I think one clear disanalogy with startups is that eventually startups are judged by reality. Whereas we aren’t, because doing good and getting more money are not that strongly correlated. By just eating the risk of being wrong about something, the worst case is not failing, like it is for a startup, but rather sucking up all the resources into the wrong thing.
Also, small point, but I don’t think Bayesian decision theory is particularly important for EA.
Anyway, maybe eventually this might be worth considering, but as it is we’ve done several orders of magnitude too little analysis to start conceding.
I mean on average; obviously you’re right that our opinions are correlated. Do you think there’s anything important about this correlation?
My broader point is something like: in a discussion about deference and skepticism, it feels odd to only discuss deference to other EAs.

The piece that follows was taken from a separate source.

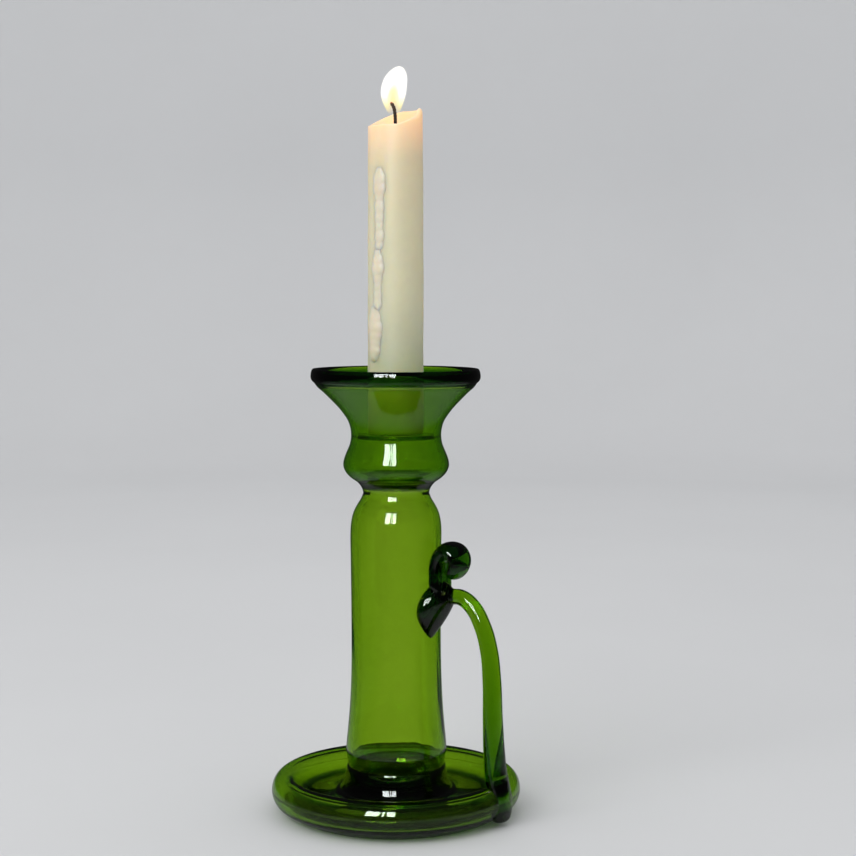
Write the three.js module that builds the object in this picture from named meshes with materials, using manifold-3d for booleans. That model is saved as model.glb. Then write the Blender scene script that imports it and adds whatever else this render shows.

By conflating “EA experts” and “people with good opinions”, you’re missing an important dimension of variation (specifically, the difference between a community-centred outside view and a broader outside view).
Apologies for phrasing the original comment as a “gotcha” rebuttal rather than trying to distill a more constructive criticism.
Correlation usually implies higher value in sources of outside variance, even if the mean is slightly lower. We should actively look for additional sources of high-value variance. And we often see that smart people outside of EA often have valuable criticisms, once we can get past the instinctive “we’re being attacked” response.